[Set exercise]:
Look for "pose" in each line of the entries, and return the matching lines.

Entries with parts and joints:
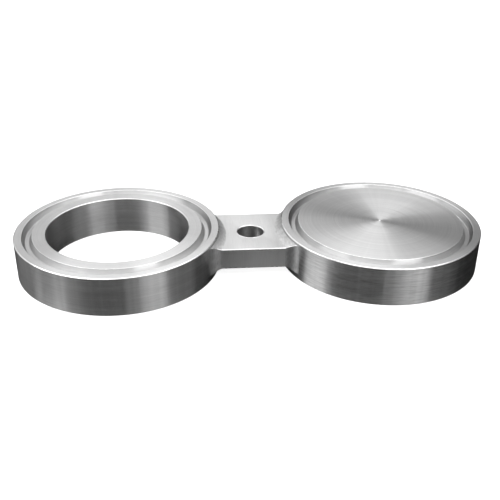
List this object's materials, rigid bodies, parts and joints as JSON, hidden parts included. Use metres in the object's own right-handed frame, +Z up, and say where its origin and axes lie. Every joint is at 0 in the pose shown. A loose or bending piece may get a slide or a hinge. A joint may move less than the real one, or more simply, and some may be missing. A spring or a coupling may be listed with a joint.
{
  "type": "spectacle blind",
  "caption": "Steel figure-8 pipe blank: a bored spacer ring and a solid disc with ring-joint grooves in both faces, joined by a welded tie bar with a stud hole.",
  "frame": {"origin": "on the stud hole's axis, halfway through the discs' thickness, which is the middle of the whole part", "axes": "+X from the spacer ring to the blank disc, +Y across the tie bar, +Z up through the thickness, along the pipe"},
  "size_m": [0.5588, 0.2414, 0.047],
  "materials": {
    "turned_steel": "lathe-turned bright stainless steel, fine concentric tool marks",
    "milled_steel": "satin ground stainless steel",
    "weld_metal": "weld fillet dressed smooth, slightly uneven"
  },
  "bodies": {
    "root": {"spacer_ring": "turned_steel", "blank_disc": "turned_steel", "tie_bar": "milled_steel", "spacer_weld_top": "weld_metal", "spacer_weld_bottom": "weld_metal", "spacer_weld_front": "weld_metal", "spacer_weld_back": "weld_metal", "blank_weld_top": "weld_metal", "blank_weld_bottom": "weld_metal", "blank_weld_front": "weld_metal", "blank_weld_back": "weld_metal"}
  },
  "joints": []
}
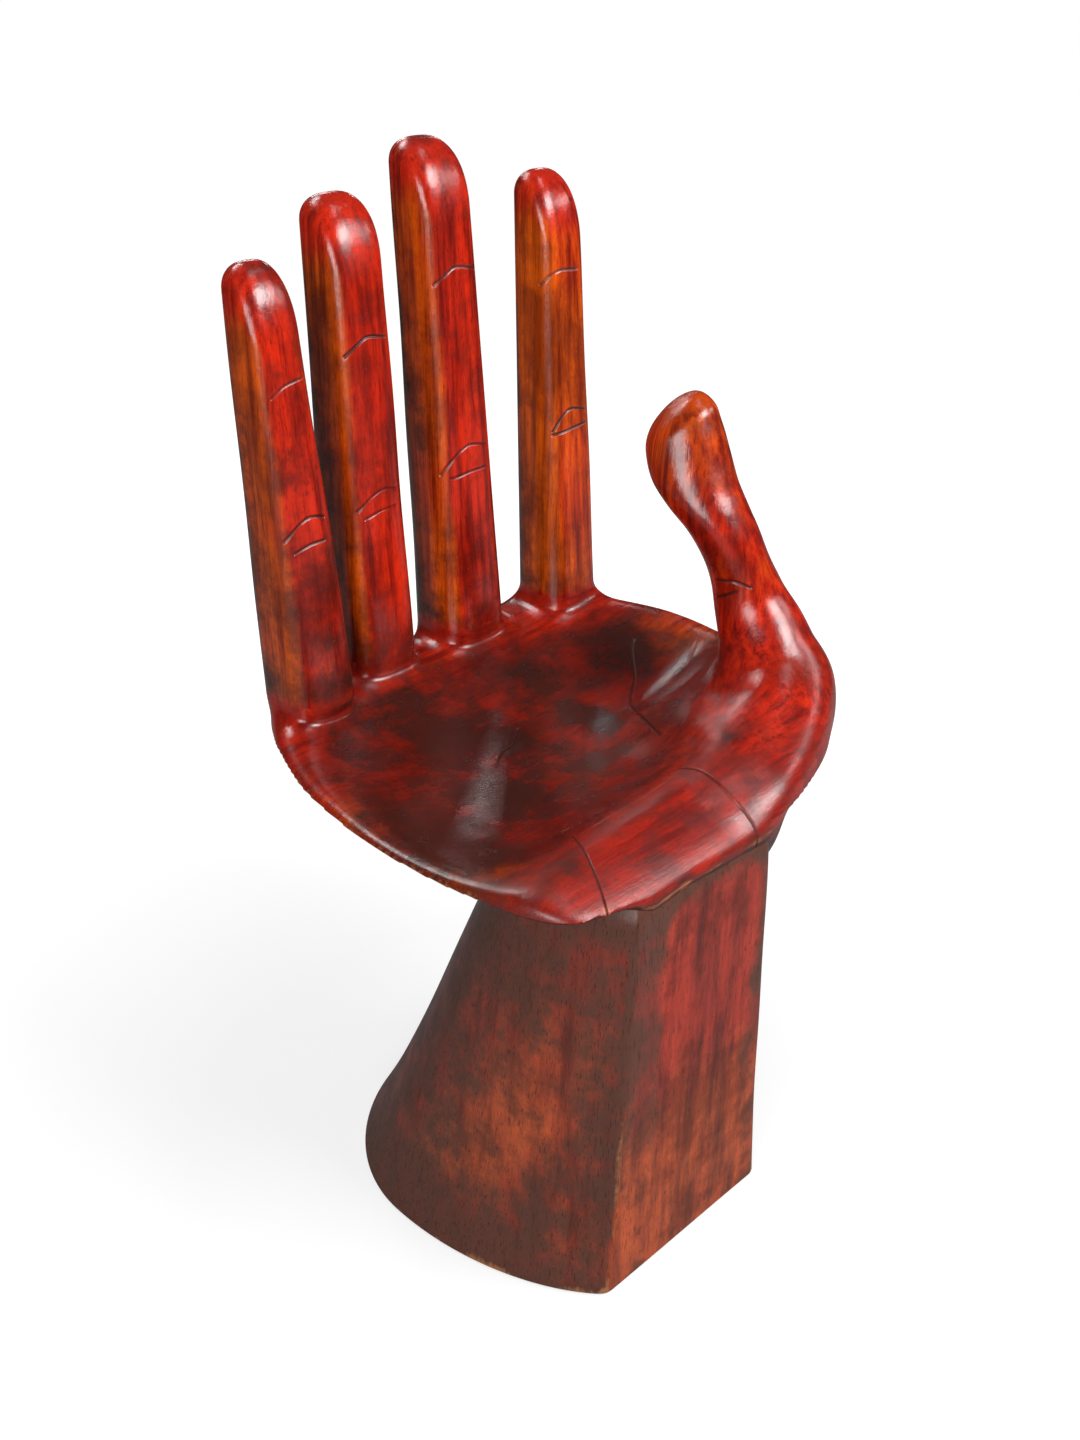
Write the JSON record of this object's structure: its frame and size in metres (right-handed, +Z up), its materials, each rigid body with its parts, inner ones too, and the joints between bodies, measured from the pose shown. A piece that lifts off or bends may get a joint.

[Answer to this exercise]:
List this object's materials, rigid bodies, parts and joints as JSON, hidden parts included. Use metres in the object's own right-handed frame, +Z up, and say where its origin and axes lie. Every joint is at 0 in the pose shown. A loose or bending piece may get a slide or a hinge. A joint may move less than the real one, or more simply, and some may be missing. A spring or a coupling may be listed with a joint.
Write the JSON record of this object's structure: its frame and size in metres (right-handed, +Z up), its materials, each rigid body with its parts, inner ones too, and the joints between bodies, measured from the pose shown. A piece that lifts off or bends may get a joint.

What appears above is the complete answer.